To address this, the Federal Reserve needs to increase rates. It’s not a matter of “if”, it’s a matter of “when”.
This is scary for investors, as higher interest rates will cause a reduction in profits and therefore a reduction in the value of their investment. Even though these rate changes won’t have a material economic impact until at least a year later, the stock market will react much faster as investors race to cash out.
This all came to a head last week, when the Federal Reserve had scheduled its first meeting of the year. Many were expecting this to come with a rate increase announcement, which caused mass panic across the entire business sector.
Ultimately, that announcement never came. Instead, the Federal Reserve signalled its intention to increase rates at its next meeting in March. Given the severity of the situation, this coming increase could be the first of several throughout the year.
Tech is getting the worst of it
Though the entire market is experiencing volatility, it’s the tech sector that is really taking the hits. Amazon’s stock price is down 13.5% from December, while Netflix has tanked by 36% in the past month.
The technology sector in general may have been overvalued over the past year, as low interest rates and a worldwide technology boom have pushed tech companies to the forefront of our attention. Technology is seen as a growth area, and many investors are dissatisfied with how that growth has been forced to slow down.

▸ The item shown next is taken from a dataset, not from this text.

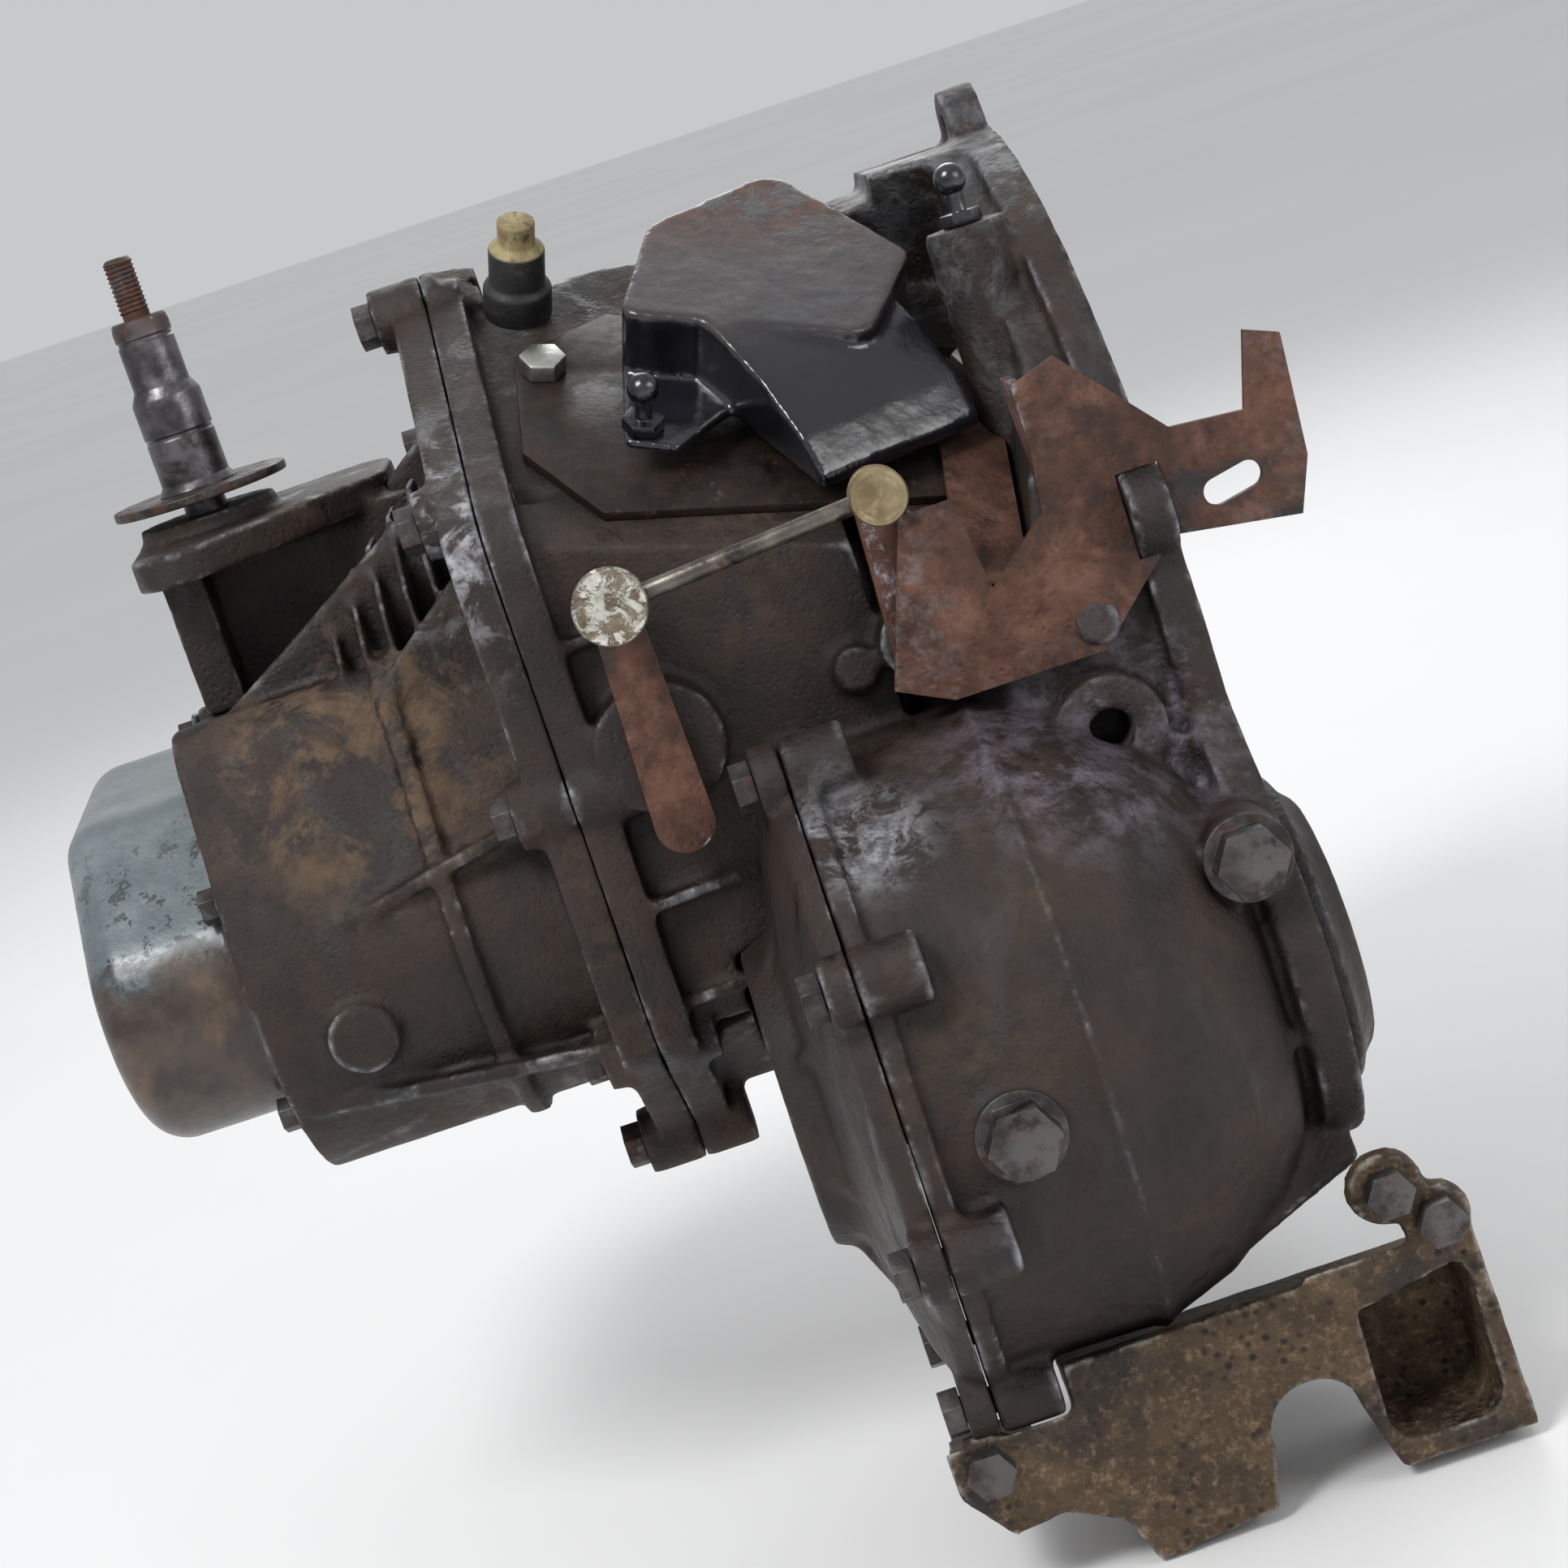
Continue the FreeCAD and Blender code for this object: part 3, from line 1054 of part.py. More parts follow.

It doesn’t help that after peaking in the public consciousness last year, cryptocurrency has experienced a massive crash since the start of December. After peaking at NZ$94,395 in November, the price of Bitcoin has plummeted to around $58,000, while other currencies like Ethereum are exhibiting similar losses.
Investors are discovering that technology isn’t a bottomless well of easy money, which has resulted in mass sell-offs.
But that’s only the tip of the iceberg
Investor uncertainty has been pushed even further by the situation in Ukraine. With Russia readying itself for an invasion, traders are fearing the possibility of a war in eastern Europe, though it’s still unclear how hostilities will unfold in future.
In an effort to deter an invasion, US president Joe Biden has threatened harsh sanctions on Russia, which are likely to ripple throughout all of Europe. Many European nations rely on Russian exports of gas and coal, which could be cut off if Russia were to butt heads with the United States.
This is not to mention the sheer cost of waging war, which would have a devastating impact on all nations involved.
This means that, for the next several weeks, volatility is to be expected. But that doesn’t mean things are falling apart.
The stock market is ultimately determined by people trying to predict the future. They’re a superstitious lot, and easily spooked. Though there are a lot of factors that could damage profits, none of these things have actually happened yet.
As the year continues, expect many of these losses to stabilise. If you need to check your Kiwisaver before then, have a drink first.